Après des semaines de débats parfois vifs sur la répartition des ressources devant venir remplacer la taxe professionnelle, les sénateurs se sont mis d'accord sur un texte qui corrige nombre de défauts du scénario voté par les députés. Trois rendez-vous législatifs ont été instaurés pour ajuster les recettes des collectivités en fonction des simulations à venir et de la réforme territoriale.

Les sénateurs ont adopté le 5 décembre en séance publique les amendements de la commission des finances qui prévoient la répartition de la nouvelle contribution économique territoriale (CET), de "nouveaux systèmes de péréquation" et des "rendez-vous" dans les prochaines années pour ajuster la réforme liée à la suppression de la taxe professionnelle.
Confronté à l'un des casse-tête les plus difficiles qu'il ait eu à résoudre dans sa carrière, le rapporteur général de la commission des finances, Philippe Marini, avait dû, en commission, présenter pas moins de quatre moutures avant de satisfaire ses pairs.
Dans l'hémicycle, cette quatrième proposition a véritablement trouvé grâce aux yeux de la majorité.
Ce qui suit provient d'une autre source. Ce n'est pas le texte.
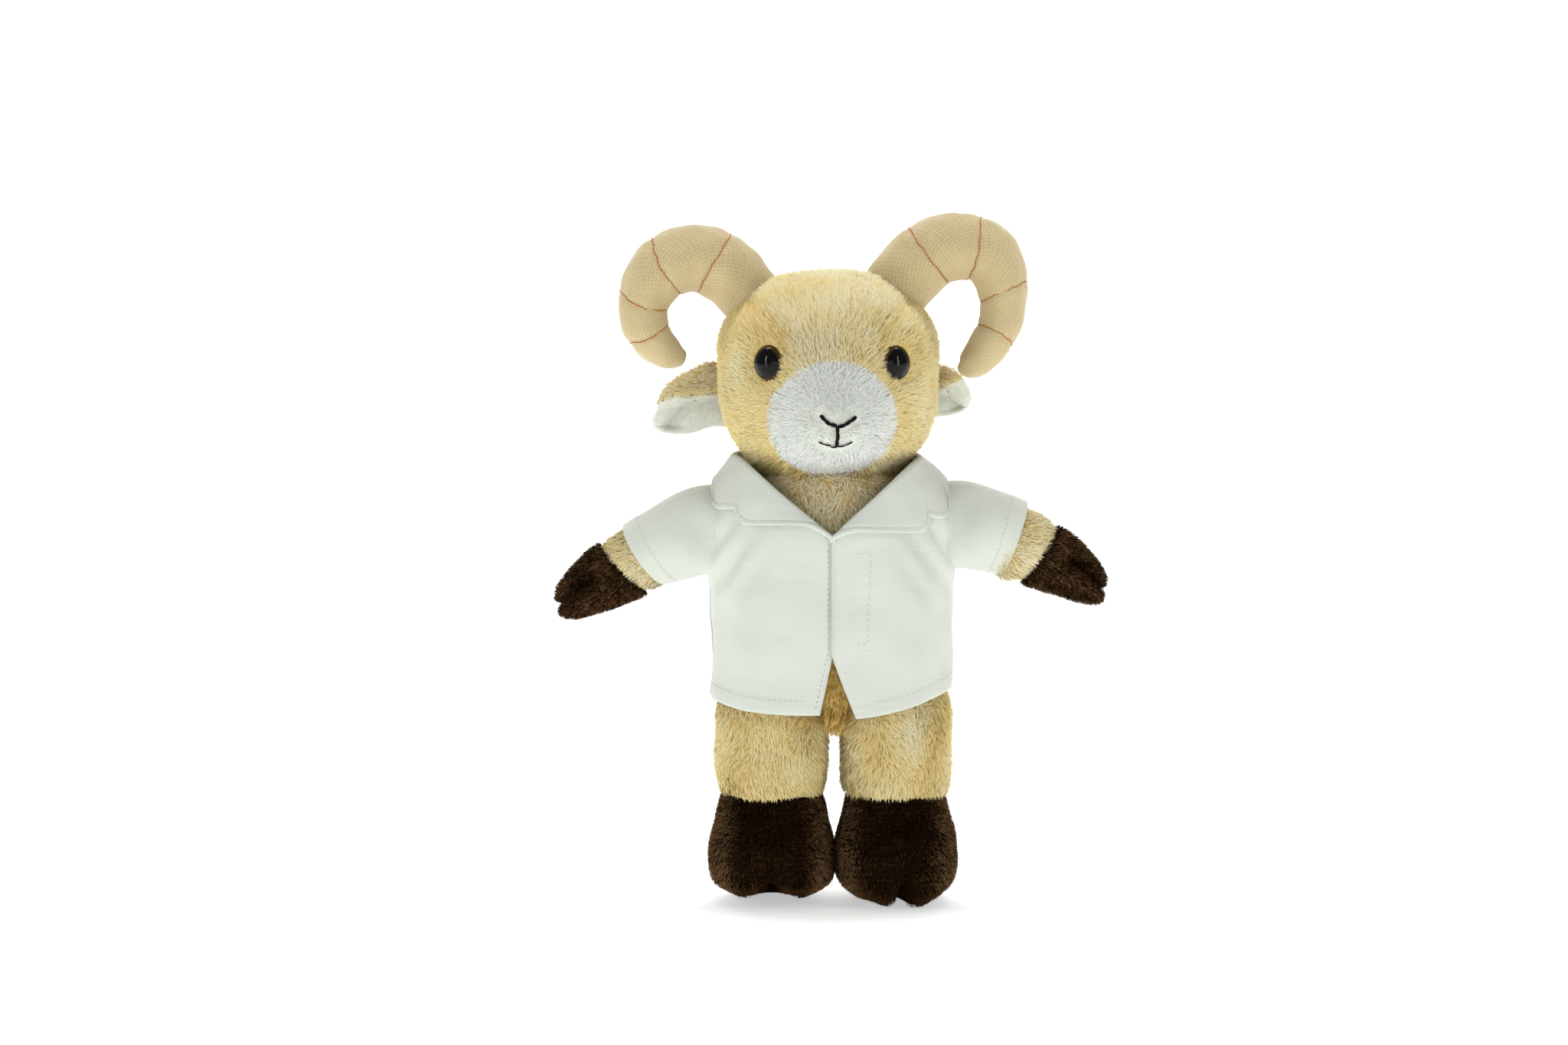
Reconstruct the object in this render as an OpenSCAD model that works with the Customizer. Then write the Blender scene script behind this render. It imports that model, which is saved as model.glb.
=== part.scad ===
// Plush bighorn ram, standing, in a short-sleeved shirt.
// +Z is up, the face looks along -Y, and the origin is on the floor under the middle of the toy.

/* [Head] */
// Radius of the head's skin about the neck axis
head_r = 37.5; // [34:0.5:39]
// Half the height of the head
head_half_h = 35.5; // [33:0.5:38]
// Height of the head's middle above the floor
head_z = 190; // [188:0.5:194]
// Angle that the face is turned to the toy's left
face_turn = 4; // [0:1:8]
// Half width of the muzzle
muzzle_w = 20; // [16:0.5:22]
// Diameter of an eye
eye_d = 12; // [9:0.5:13]

/* [Body] */
// Scale of the torso's width and depth
torso_girth = 1; // [0.9:0.01:1.02]
// Distance from the middle plane to a shoulder pivot
shoulder_x = 35; // [33:0.5:37]
// Height of the shoulder pivots
shoulder_z = 142; // [140:0.5:143]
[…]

L'application aux bases des collectivités d'un taux unique de 1,5% de cotisation sur la valeur ajoutée, sans modifier le barème d'imposition des entreprises, relève d'un numéro de "magicien", a estimé l'UMP Alain Chatillon, tandis que pour le RDSE Michel Charasse, "s'il y avait un prix Pulitzer de la plus belle création législative, il faudrait le décerner à la commission des finances".
L'un des avantages de la mesure est notamment de permettre d'augmenter de 3,77 milliards d'euros le montant des ressources fiscales allouées aux collectivités locales. Une avancée saluée par Michel Charasse : "Pour la première fois depuis longtemps, une diminution des ressources fiscales des collectivités donnera lieu non pas à une compensation, c'est-à-dire à une duperie (...), mais à un dégrèvement, qui garantira aux collectivités le maintien de leurs ressources", a reconnu l'ancien ministre, avant de conclure que c'était "une petite révolution".
L'amendement Marini pose "un mécanisme novateur et fort intelligent", a souligné pour sa part la ministre de l'Economie, qui a cependant tenté de remplacer le principe du dégrèvement par une réduction de cotisation au profit des entreprises, mécanisme moins coûteux pour le budget de l'Etat. Sous la pression du président de la commission des finances et du président du groupe UMP, Christine Lagarde a dû finalement y renoncer.

 

L'autonomie fiscale réduite

L'opposition socialiste a jugé, elle, que l'autonomie fiscale des collectivités demeurait considérablement réduite. Quelque temps plus tôt, Jean-Pierre Raffarin (UMP) avait déclaré qu'il fallait selon lui "des taux locaux pour des impôts locaux". "Veut-on jouer la carte de la responsabilité des élus ?", s'était demandé l'ancien Premier ministre. Le sénateur de la Vienne s'en est pris, en outre, au bien-fondé même de la suppression de la taxe professionnelle, assurant qu'il n'est "pas en mesure de dire que la valeur ajoutée est une meilleure assiette pour l'avenir de notre économie que l'investissement".
Comme l'amendement qui élargit l'assiette fiscale des collectivités, celui qui prévoit des "clauses de revoyure" a suscité un quasi-consensus au sein de la majorité. Jean-Pierre Raffarin qui, avec 23 autres sénateurs, avait demandé "plus de temps" pour mener à bien la réforme, a accordé un satisfecit en reconnaissant que "le texte ne sera définitif qu'à l'issue d'une période probatoire", comme il le souhaitait. Pas moins de trois rendez-vous permettront aux parlementaires d'ajuster, si nécessaire, la répartition des ressources locales aux compétences des collectivités.
Selon l'amendement de Philippe Marini, ils devront se pencher sur la question avant le 31 juillet 2010. D'ici là, des parlementaires en mission pourraient avoir pour tâche de tenir informés l'ensemble des élus de l'évolution des simulations. Jean-Pierre Raffarin en a fait la demande, Christine Lagarde répondant qu'elle est "tout à fait disposée" à la satisfaire.
Un amendement de Hervé Maurey (UC) adopté par la Haute Assemblée instaure "deux rendez-vous législatifs complémentaires" : "le premier en 2011, lorsque les collectivités territoriales auront pu constater concrètement les effets de la réforme" ; "le second au terme de la réforme des collectivités territoriales", c'est-à-dire après la promulgation de la loi qui précisera les compétences des collectivités et encadrera les cofinancements.

 

"Epée de Damoclès"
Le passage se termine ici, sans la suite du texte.